TILTING AT WINDMILLS

A Novel of Cervantes and the Errant Knight

by Julian Branston

Pub Date: Feb. 1st, 2005
ISBN: 1-4000-4928-8
Publisher: Shaye Areheart/Harmony

A picaresque first novel evokes 17th-century La Mancha and its odd inhabitants, not least of them Spain’s most famous writer.

It’s a premise to do Borges proud: “the author of Don Quixote, one Miguel Cervantes, deceased” authorizes a new author, whose mind “has never found a true purchase in a worthy ideal,” to continue the tale of the Knight of Woeful Countenance, and said heir makes good. British writer Branston does a fine job of channeling Cervantes, capturing the original’s stateliness and good-natured scenarios, and turning in a sometimes riotous, sometimes-somber story in which Quixote’s author meets his own creation.

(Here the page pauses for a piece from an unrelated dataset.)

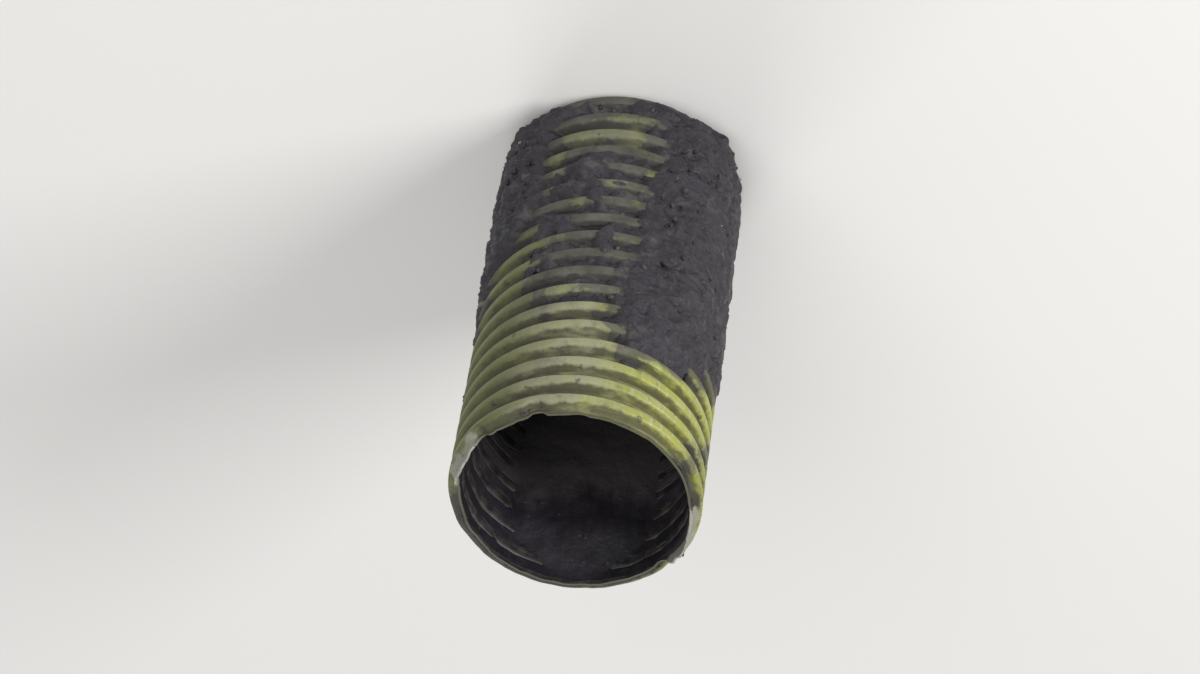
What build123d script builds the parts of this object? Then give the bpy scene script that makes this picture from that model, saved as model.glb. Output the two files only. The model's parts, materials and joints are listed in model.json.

Cervantes, it develops, has a Sancho Panza–like pal named Pedro, whose ambition it was “to be the world’s finest merchant in traded goods” and who seems to know everyone worth knowing; the old knight, just released from a lunatic asylum after a 20-year hitch, is just one of his acquaintances, and in due course other characters reminiscent of those in the original Quixote fall in to take their part in the madcap adventures. This being a postmodern work, though without the reverential self-referentiality of so much of its breed, Branston makes a few digs at the business of writing and publishing. Most of his efforts, however, are directed at delivering a reasonable simulacrum of Cervantine storytelling, and in this he acquits himself nobly. Indeed, in his hands Cervantes himself becomes a fine hero, as he was in real life; readers will find it richly satisfying to see the famed author, armed with “more-than-regulation-length sword,” attending to miscreants and book pirates even as the forlorn Errant Knight bumbles and stumbles across the parched countryside, fighting for truth, justice and the chivalric way.

Readers well acquainted with Quixote will see some of Branston’s episodes coming a league away. Even so, he breathes new life into a classic but little-read tale. A pleasure through and through.